In recent weeks, we've seen announced plans for 2026 launches from Sony, Cloudflare, Klarna, Western Union and others — no traditional banks on the list, other than a vague confirmation from U.S. Bancorp just over a month ago that it is testing the stablecoin concept.

2) Stablecoins will become more deeply integrated with banking, but not via traditional banks.

Rather than issue stablecoins, we'll see traditional banks partner with fintech firms to facilitate stablecoin on- and off-ramps via fiat, satisfying client demand while boosting transaction revenue.

But the bulk of bank activity in stablecoins will come from new types of financial entities with banking charters.

For instance, digital bank Erebor was recently granted a de novo national bank charter that will enable it to issue deposit tokens backed by FDIC-insured deposits, as well as stablecoins backed by U.S. Treasuries and related securities. Both will be hosted in the same wallet and will seamlessly switch from one into the other, depending on client preference and the use case. This should get significant traction as Erebor's target clients are businesses in the financial innovation and tech sectors. We could also see Erebor start to lend in stablecoins, further blending traditional and new banking activity.

Another example is PayPal, which recently applied for a state industrial loan charter. If granted, this will enable it to make loans to small businesses around the U.S. — in its PYUSD stablecoin, perhaps? This could be of interest to small digital businesses that use at least some on-chain services for operations.

And earlier this month, crypto firms BitGo, Circle, Paxos, Ripple and Fidelity Digital Assets were granted conditional national trust bank charters. This will enable them to apply for a Federal Reserve master account which will give them a competitive advantage relative to other stablecoin issuers in terms of settlement efficiency and reserve safety, and relative to traditional banks in terms of crypto know-how and a head start.

What's more, should Fed Governor Chris Waller's suggestion of "skinny" master accounts materialize, nonbank businesses focused on stablecoin payments could potentially get access to central bank liquidity and reserve custody, further embedding stablecoins in traditional bank plumbing.

3) The boundaries between deposit tokens and stablecoins will continue to blur.

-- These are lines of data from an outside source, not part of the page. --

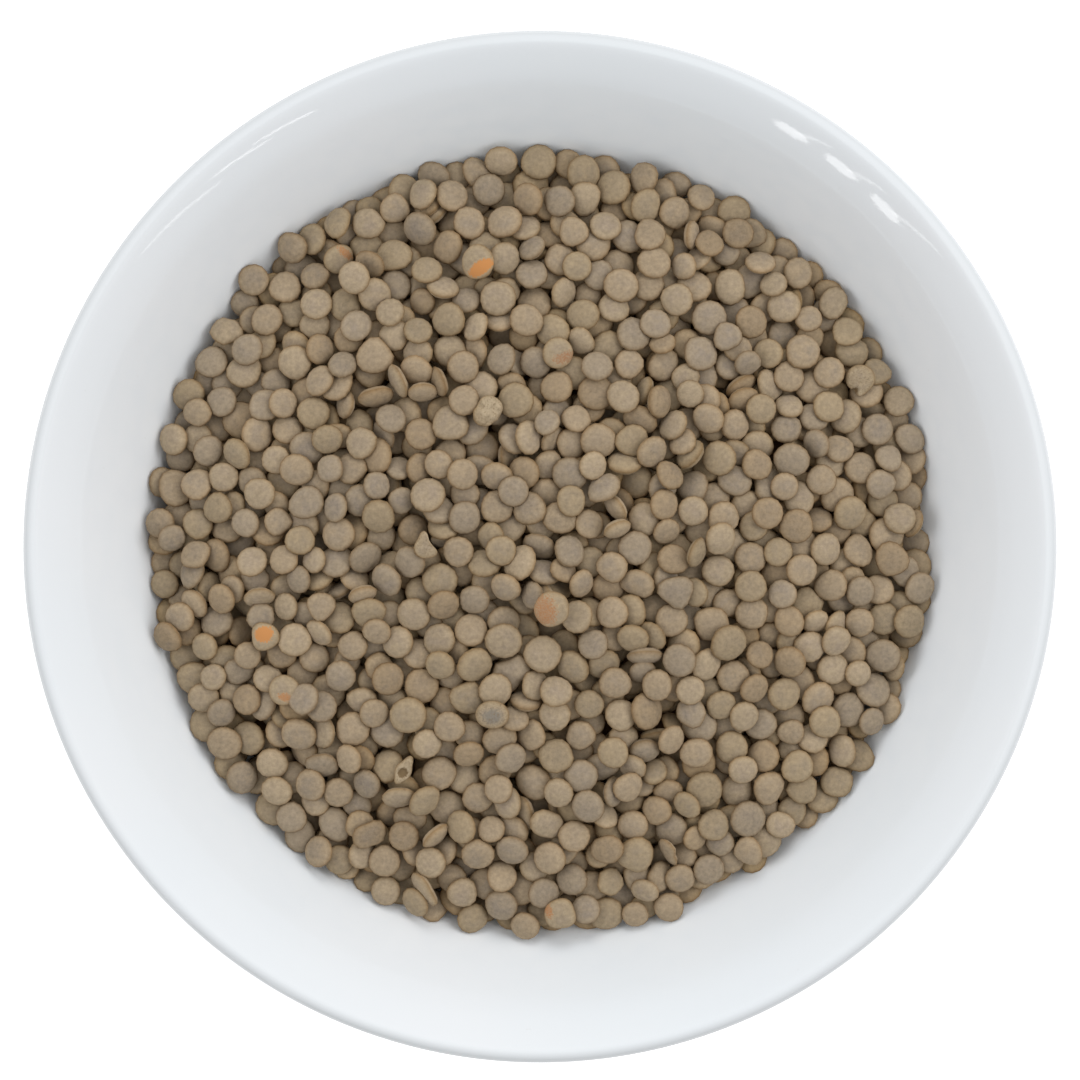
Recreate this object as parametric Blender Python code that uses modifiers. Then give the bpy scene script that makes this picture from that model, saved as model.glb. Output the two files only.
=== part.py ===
"""A white porcelain bowl heaped with dry brown lentils, at real size in metres.

The bowl is one turned shell. The lentils are one mound: a core that fills the
bowl's inside, with whole lentils fused on where the heap shows.
"""

import math
import random

import bmesh
import bpy
from mathutils import Matrix, Vector

# Bowl
RIM_RADIUS = 0.075
BOWL_HEIGHT = 0.050
LIP_THICKNESS = 0.0028
LIP_SLOPE = math.radians(36)  # of the flared wall where it meets the lip
FLARE_SLOPE = math.radians(48)  # of the flared wall at its lower end, the soft edge
FLARE_CURVE = 0.046  # radius of the flare's outward bend
LOWER_SLOPE = math.radians(52)  # of the straight wall below the soft edge
WELL_CURVE = 0.058  # radius of the curve from the wall to the floor
FLOOR_RADIUS = 0.010  # of the flat middle of the floor
BASE_THICKNESS = 0.0046
FOOT_OUTER_RADIUS = 0.0345
FOOT_INNER_RADIUS = 0.0300
FOOT_EDGE = 0.0006  # rounding of the foot's lower edges
FOOT_FILLET = 0.0014  # rounding where the foot meets the bowl
BOWL_SIDES = 56

# Heap of lentils
HEAP_RADIUS = 0.0580
HEAP_RISE = 0.0084  # of the middle of the mound over its edge
CORE_DROP = 0.0007  # how far the core lies below the lentils' middles
CORE_SIDES = BOWL_SIDES // 2
CORE_RINGS = 5
CLEARANCE = 0.0004  # between lentils and porcelain
LENTIL_COUNT = 460
LENTIL_DIAMETER = 0.00475
LENTIL_THICKNESS = 0.0023
SMALLEST, LARGEST = 0.88, 1.14  # of the mean diameter
NARROWEST = 0.9  # a lentil's width, as a share of its length
THICKNESS_SPREAD = 0.1  # more or less than the mean
USUAL_TILT = math.radians(14)  # off the heap's slope, as a standard deviation
STEEP_SHARE = 0.15  # of the lentils that stand well off the heap's slope
STEEP_TILT = math.radians(35), math.radians(75)
SHIFT = 0.2  # most that a lentil leaves its even place, in mean spacings
LIFT = 0.0004  # most that it lies over or under the heap's surface
LENTIL_SIDES = 7
LENTIL_ROWS = 3
HEAP_TRIANGLES = 10800  # after the joined mesh is thinned
SEED = 4

# Points along the rounded stretches of a profile
WELL_STEPS = 4
FLARE_STEPS = 2
LIP_STEPS = 4
OUTER_STEPS = 4
RECESS_STEPS = 2

SHARP_ANGLE = math.radians(35)  # edges steeper than this shade as creases


def arc(centre, radius, start, end, steps):
    """Points of an arc, with angles from +X towards +Z."""
    angles = [start + (end - start) * i / steps for i in range(steps + 1)]
    return [(centre[0] + radius * math.cos(a), centre[1] + radius * math.sin(a)) for a in angles]


def lip_centre():
    return RIM_RADIUS - LIP_THICKNESS / 2, BOWL_HEIGHT - LIP_THICKNESS / 2


def flare_centre():
    """The flare bends outwards about this point and runs tangent to the lip's round."""
    radius, height = lip_centre()
    reach = FLARE_CURVE - LIP_THICKNESS / 2
    return radius + reach * math.sin(LIP_SLOPE), height - reach * math.cos(LIP_SLOPE)


def soft_edge():
    """The slight crease where the flare starts."""
    radius, height = flare_centre()
    return radius - FLARE_CURVE * math.sin(FLARE_SLOPE), height + FLARE_CURVE * math.cos(FLARE_SLOPE)


def well_centre():
    """The curve of the well starts level at the floor and ends tangent to the straight wall."""
    end_radius = FLOOR_RADIUS + WELL_CURVE * math.sin(LOWER_SLOPE)
    end_height = soft_edge()[1] - (soft_edge()[0] - end_radius) * math.tan(LOWER_SLOPE)
    return FLOOR_RADIUS, end_height + WELL_CURVE * math.cos(LOWER_SLOPE)


def inside_height(radius):
    """Height of the bowl's inner face up to the soft edge."""
    centre_radius, centre_height = well_centre()
    if radius <= FLOOR_RADIUS:
        return centre_height - WELL_CURVE
    if radius <= FLOOR_RADIUS + WELL_CURVE * math.sin(LOWER_SLOPE):
        return centre_height - math.sqrt(WELL_CURVE**2 - (radius - centre_radius) ** 2)
    return soft_edge()[1] - (soft_edge()[0] - radius) * math.tan(LOWER_SLOPE)


def bowl_profile():
    """From the middle of the floor up the inside, over the lip and down to the foot."""
    well = well_centre()
    down = -math.pi / 2
    up = math.pi / 2
    outer_curve = WELL_CURVE + BASE_THICKNESS
    foot_top_angle = math.asin((FOOT_OUTER_RADIUS + FOOT_FILLET - well[0]) / outer_curve)
    recess_angle = math.asin((FOOT_INNER_RADIUS - FOOT_FILLET - well[0]) / outer_curve)
    flare = flare_centre()
    outside = arc(well, outer_curve, down + LOWER_SLOPE, down + foot_top_angle, OUTER_STEPS)
    recess = arc(well, outer_curve, down + recess_angle, down, RECESS_STEPS)
    points = [(0, well[1] - WELL_CURVE)]
    points += arc(well, WELL_CURVE, down, down + LOWER_SLOPE, WELL_STEPS)
    points += arc(flare, FLARE_CURVE, up + FLARE_SLOPE, up + LIP_SLOPE, FLARE_STEPS)
    points += arc(lip_centre(), LIP_THICKNESS / 2, up + LIP_SLOPE, down + LIP_SLOPE, LIP_STEPS)[1:]
    points += arc(flare, FLARE_CURVE - LIP_THICKNESS, up + LIP_SLOPE, up + FLARE_SLOPE, FLARE_STEPS)[1:]
    points += outside
    points.append((FOOT_OUTER_RADIUS, outside[-1][1] - FOOT_FILLET))
    points.append((FOOT_OUTER_RADIUS, FOOT_EDGE))
    points.append((FOOT_OUTER_RADIUS - FOOT_EDGE, 0))
    points.append((FOOT_INNER_RADIUS + FOOT_EDGE, 0))
    points.append((FOOT_INNER_RADIUS, FOOT_EDGE))
    points.append((FOOT_INNER_RADIUS, recess[0][1] - FOOT_FILLET))
    points += recess
    points.append((0, recess[-1][1]))
    return points


def heap_height(radius):
    """Height of the lentils' middles: a mound that falls off as the square of the radius."""
    return inside_height(HEAP_RADIUS) + HEAP_RISE * (1 - (radius / HEAP_RADIUS) ** 2)


def core_edge_radius():
    """Where the core's top comes down to the wall, less its clearance: the root of a quadratic."""
    fall = HEAP_RISE / HEAP_RADIUS**2
    slope = math.tan(LOWER_SLOPE)
    above = HEAP_RISE - CORE_DROP - CLEARANCE / math.cos(LOWER_SLOPE) + HEAP_RADIUS * slope
    return (math.sqrt(slope**2 + 4 * fall * above) - slope) / (2 * fall)


def core_profile():
    """From the top of the mound out to its edge, then down along the bowl's inside."""
    radii = [core_edge_radius() * i / CORE_RINGS for i in range(CORE_RINGS + 1)]
    points = [(r, heap_height(r) - CORE_DROP) for r in radii]
    down = -math.pi / 2
    points += arc(well_centre(), WELL_CURVE - CLEARANCE, down + LOWER_SLOPE, down, WELL_STEPS)
    points.append((0, points[-1][1]))
    return points


def turned(name, profile, sides, material, collection):
    """An object made by turning a profile about the vertical axis."""
    mesh = bpy.data.meshes.new(name)
    edges = [(i, i + 1) for i in range(len(profile) - 1)]
    mesh.from_pydata([(r, 0, z) for r, z in profile], edges, [])
    mesh.materials.append(material)
    obj = bpy.data.objects.new(name, mesh)
    collection.objects.link(obj)
    screw = obj.modifiers.new("Turn", "SCREW")
    screw.steps = screw.render_steps = sides
    screw.use_merge_vertices = True
    screw.merge_threshold = 0.0001
    screw.use_smooth_shade = True
    return obj


def lentil(name, size, place, axis, spin, collection):
    """One lens-shaped lentil, a little longer than wide, with its flat side facing along axis."""
    length, width, thickness = size
    bm = bmesh.new()
    bmesh.ops.create_uvsphere(bm, u_segments=LENTIL_SIDES, v_segments=LENTIL_ROWS, radius=0.5)
    ring = max(v.co.x for v in bm.verts)
    scale = Matrix.Diagonal((length / 2 / ring, width / 2 / ring, thickness, 1))
    turn = axis.to_track_quat("Z", "Y").to_matrix().to_4x4() @ Matrix.Rotation(spin, 4, "Z")
    bm.transform(Matrix.Translation(place) @ turn @ scale)
    move_off_wall(bm)
    mesh = bpy.data.meshes.new(name)
    bm.to_mesh(mesh)
    bm.free()
    collection.objects.link(bpy.data.objects.new(name, mesh))


def move_off_wall(bm):
    """Moves a lentil in from the porcelain, square to the wall, until it is clear."""
    cosine = math.cos(LOWER_SLOPE)
    nearest = min(bm.verts, key=lambda v: v.co.z - inside_height(v.co.xy.length))
    room = (nearest.co.z - inside_height(nearest.co.xy.length)) * cosine
    if room >= CLEARANCE:
        return
    outward = nearest.co.xy.normalized()
    inward = Vector((*(-outward * math.sin(LOWER_SLOPE)), cosine))
    bmesh.ops.translate(bm, verts=bm.verts, vec=inward * (CLEARANCE - room))


def heap_axis(outward, radius):
    """Square to the mound's surface at this distance from its middle."""
    slope = 2 * HEAP_RISE * radius / HEAP_RADIUS**2
    return (outward * slope + Vector((0, 0, 1))).normalized()


def tilted(axis, rng):
    """The axis of a lentil that lies nearly flat on the heap, or of one of the few that stand up."""
    steep = rng.random() < STEEP_SHARE
    tilt = rng.uniform(*STEEP_TILT) if steep else abs(rng.gauss(0, USUAL_TILT))
    lean = axis.orthogonal().normalized()
    lean.rotate(Matrix.Rotation(rng.uniform(0, 2 * math.pi), 3, axis))
    turned_axis = axis.copy()
    turned_axis.rotate(Matrix.Rotation(tilt, 3, lean))
    return turned_axis


def scatter_lentils(collection):
    """Lentils spread evenly over the mound on a sunflower spiral, with seeded unevenness."""
    rng = random.Random(SEED)
    golden_angle = math.pi * (3 - math.sqrt(5))
    spacing = HEAP_RADIUS * math.sqrt(math.pi / LENTIL_COUNT)
    for i in range(LENTIL_COUNT):
        radius = HEAP_RADIUS * math.sqrt((i + 0.5) / LENTIL_COUNT)
        angle = i * golden_angle + rng.uniform(-SHIFT, SHIFT) * spacing / max(radius, spacing)
        radius = abs(radius + rng.uniform(-SHIFT, SHIFT) * spacing)
        outward = Vector((math.cos(angle), math.sin(angle), 0))
        axis = tilted(heap_axis(outward, radius), rng)
        length = LENTIL_DIAMETER * rng.uniform(SMALLEST, LARGEST)
        width = length * rng.uniform(NARROWEST, 1)
        thickness = LENTIL_THICKNESS * (1 + rng.uniform(-THICKNESS_SPREAD, THICKNESS_SPREAD))
        place = outward * radius
        place.z = heap_height(radius) + rng.uniform(-LIFT, LIFT)
        spin = rng.uniform(0, 2 * math.pi)
        lentil(f"lentil_{i}", (length, width, thickness), place, axis, spin, collection)


def keep_outer_shell(obj):
    """Fills hollows that the joining sealed and drops loose scraps: only the largest shell stays."""
    bm = bmesh.new()
    bm.from_mesh(obj.data)
    left = set(bm.faces)
    shells = []
    while left:
        stack = [left.pop()]
        shell = list(stack)
        while stack:
            for edge in stack.pop().edges:
                for face in edge.link_faces:
                    if face in left:
                        left.remove(face)
                        stack.append(face)
                        shell.append(face)
        shells.append(shell)
    shells.sort(key=len)
    for shell in shells[:-1]:
        bmesh.ops.delete(bm, geom=shell, context="FACES")
    bm.to_mesh(obj.data)
    bm.free()


def thin_out(obj):
    """Collapses the shortest edges that the joining left along the lentils' meeting lines."""
    obj.data.calc_loop_triangles()
    thin = obj.modifiers.new("Thin", "DECIMATE")
    thin.ratio = min(1, HEAP_TRIANGLES / len(obj.data.loop_triangles))


def heap_of_lentils(material, collection):
    """The mound's core with the lentils of its surface joined on as one solid."""
    heap = turned("lentils", core_profile(), CORE_SIDES, material, collection)
    grains = bpy.data.collections.new("lentils_to_join")
    bpy.context.scene.collection.children.link(grains)
    scatter_lentils(grains)
    join = heap.modifiers.new("Join", "BOOLEAN")
    join.operation = "UNION"
    join.operand_type = "COLLECTION"
    join.collection = grains
    join.solver = "MANIFOLD"
    graph = bpy.context.evaluated_depsgraph_get()
    joined = bpy.data.meshes.new_from_object(heap.evaluated_get(graph))
    heap.modifiers.clear()
    heap.data = joined
    for obj in list(grains.objects):
        bpy.data.objects.remove(obj)
    bpy.data.collections.remove(grains)
    keep_outer_shell(heap)
    thin_out(heap)
    heap.data.shade_smooth()
    heap.data.set_sharp_from_angle(angle=SHARP_ANGLE)
    return heap


def principled(name, color, roughness, metallic):
    material = bpy.data.materials.new(name)
    material.use_nodes = True
    shader = material.node_tree.nodes["Principled BSDF"]
    shader.inputs["Base Color"].default_value = (*color, 1)
    shader.inputs["Roughness"].default_value = roughness
    shader.inputs["Metallic"].default_value = metallic
    return material


def main():
    for obj in list(bpy.data.objects):
        bpy.data.objects.remove(obj)
    parts = bpy.data.collections.new("bowl_of_dry_lentils")
    bpy.context.scene.collection.children.link(parts)
    porcelain = principled("glazed_porcelain", (0.82, 0.84, 0.86), 0.12, 0)
    skin = principled("lentil_skin", (0.24, 0.18, 0.11), 0.7, 0)
    turned("bowl", bowl_profile(), BOWL_SIDES, porcelain, parts)
    heap_of_lentils(skin, parts)


main()
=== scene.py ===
# A white porcelain bowl of dry brown lentils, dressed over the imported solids

import math

import bpy
import numpy as np
from mathutils import Matrix, Vector


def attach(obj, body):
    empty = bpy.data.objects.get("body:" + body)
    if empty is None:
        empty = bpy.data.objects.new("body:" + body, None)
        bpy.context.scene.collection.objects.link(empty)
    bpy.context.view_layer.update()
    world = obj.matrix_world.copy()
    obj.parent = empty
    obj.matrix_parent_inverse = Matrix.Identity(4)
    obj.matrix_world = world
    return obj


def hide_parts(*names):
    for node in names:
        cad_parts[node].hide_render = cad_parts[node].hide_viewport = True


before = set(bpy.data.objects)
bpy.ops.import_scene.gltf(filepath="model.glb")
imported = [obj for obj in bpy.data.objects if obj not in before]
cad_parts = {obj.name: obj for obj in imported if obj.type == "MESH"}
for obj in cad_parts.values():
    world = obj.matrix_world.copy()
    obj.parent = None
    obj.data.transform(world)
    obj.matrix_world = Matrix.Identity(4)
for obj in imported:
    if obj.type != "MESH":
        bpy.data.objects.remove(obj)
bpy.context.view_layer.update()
mm = 0.001
turn = 2 * math.pi


# Shader helper: one class wraps a socket, the other a material

class Value:
    # an output socket; sums, differences and products with it add Math nodes
    def __init__(self, finish, socket):
        self.finish = finish
        self.socket = socket

    def __add__(self, other):
        return self.finish.maths("ADD", self, other)

    def __sub__(self, other):
        return self.finish.maths("SUBTRACT", self, other)

    def __mul__(self, other):
        return self.finish.maths("MULTIPLY", self, other)


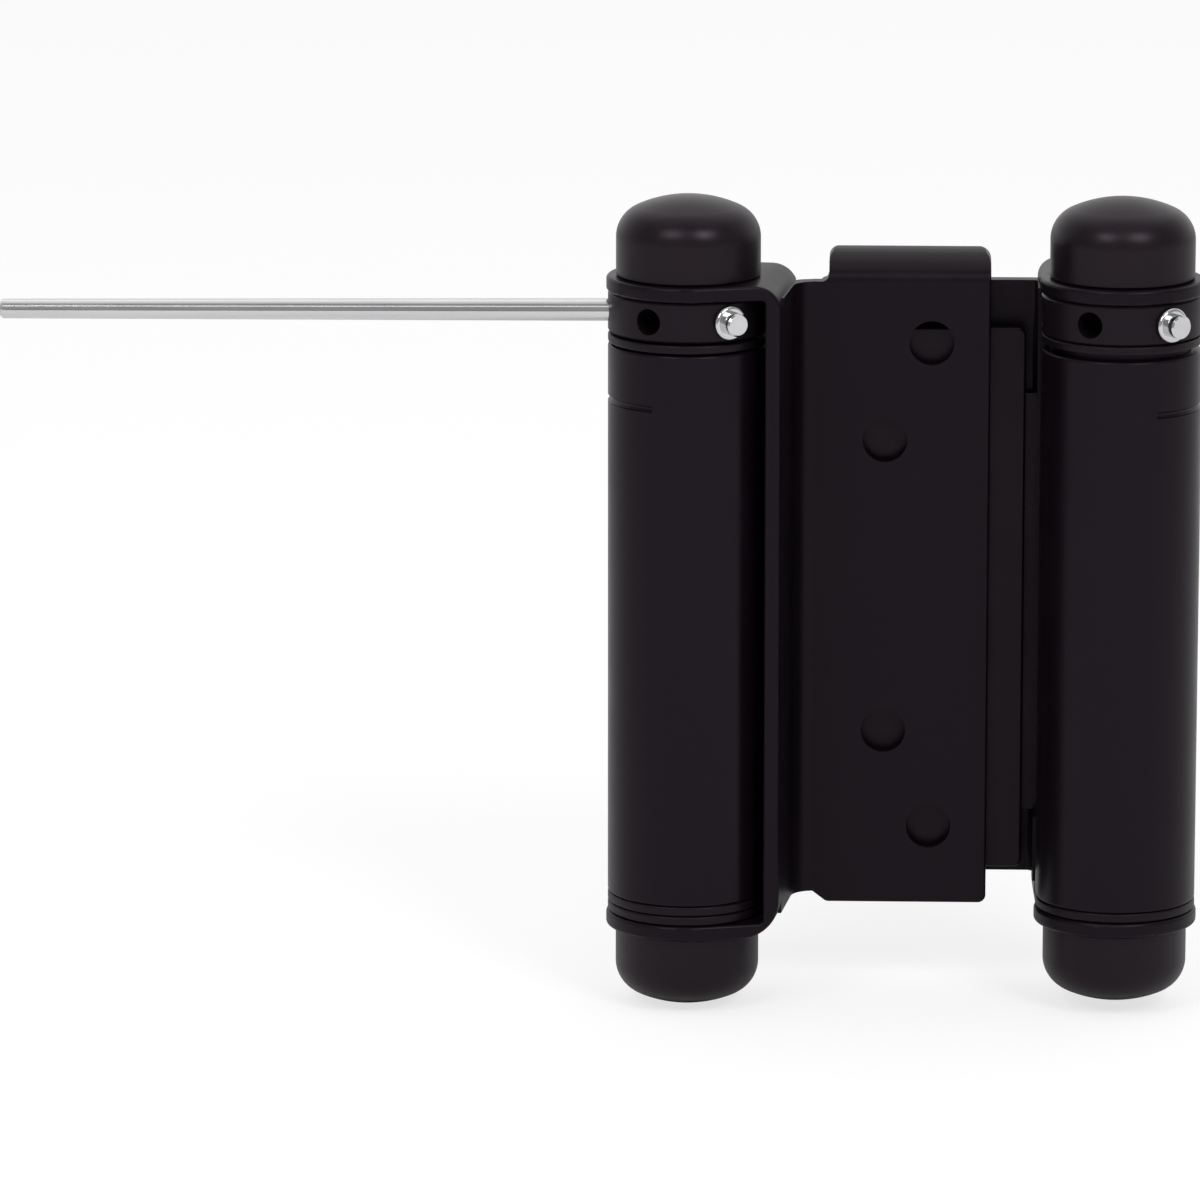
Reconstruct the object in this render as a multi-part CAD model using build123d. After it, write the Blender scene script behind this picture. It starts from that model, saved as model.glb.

Visa launched its Stablecoin Advisory Practice, a value-added service from its consultancy arm Visa Consulting & Analytics, to help financial institutions, fintechs and merchants deploy stablecoin technology.

December 15
Ryan McInerney, Visa CEO, speaks in front of a multicolored screen backdrop.

There was a glimmer of activity on this front in 2025. In March, Custodia Bank launched the Avit deposit token on ethereum, essentially giving it stablecoin-like functionality. In June, JPMorgan launched its deposit token JPMD on Coinbase's public layer-2 blockchain Base, presumably to test connectivity with the broader crypto ecosystem. And in December, SoFi launched its stablecoin SoFiUSD on ethereum, backed by FDIC-insured deposits; initially for use within the firm's ecosystem, the token will eventually be able to move off the platform, whereupon reports suggest that the reserves will switch to U.S. Treasuries and related assets.

In 2026, we should see this glimmer transform into a glow as more banks realize that they can in theory retain deposits while allowing for stablecoin flexibility by facilitating the transformation of one type of token into another, depending on where it is being used. This requires the embrace of public blockchains, which will be a tough sell to many compliance departments; but offering greater flexibility to clients is likely to be an effective way to retain customers and their deposits, while boosting revenues from on-chain transactions and crypto-related services.

4) A few forward-looking traditional institutions will experiment with decentralized mechanisms.

While it may seem like a contradiction for centralized entities to offer decentralized services, decentralization is not a binary term, and introducing some aspects of smart contract functionality can reduce costs and improve client service while opening the door to further progress along the decentralization spectrum.

Banks need to satisfy KYC and AML requirements, which means that peer-to-peer transactions will be limited to onboarded participants. But progress on identity technology, perhaps with the help of blockchain features, can start to widen the disintermediation aperture, contributing to an efficiency- and flexibility-focused rewiring of banking functions.

5) Agentic payments will become a more prominent feature on traditional bank road maps.

The field of machine-to-machine payments is still in its infancy, but it is becoming increasingly clear that stablecoins will play an important role in its evolution as representations of digital money that can be programmatically distributed without middlemen on any blockchain network.

This is not likely to be something banks get involved with directly, but business clients adopting AI processes and venturing into robotics will be looking for trusted partners to handle the on- and off-ramps from agentic networks. To start with, that service will come mainly from fintechs, either directly or via partnerships — but as these become more banklike, traditional banks will have to become more innovative in order to compete with what will eventually become a significant payments layer.

Before long, stablecoins or deposit tokens that can be fractionalized out to several decimal places will enable banks themselves to use transactional AI for internal processes and perhaps client-facing services.

Although rather than for 2026, this is more a longer-term expectation — no doubt this will again be on my prediction list next December.

Editor's note: The sixth paragraph of this article has been changed to clarify that traditional brick-and-mortar banks have not been among the many companies announcing stablecoin launches in recent weeks.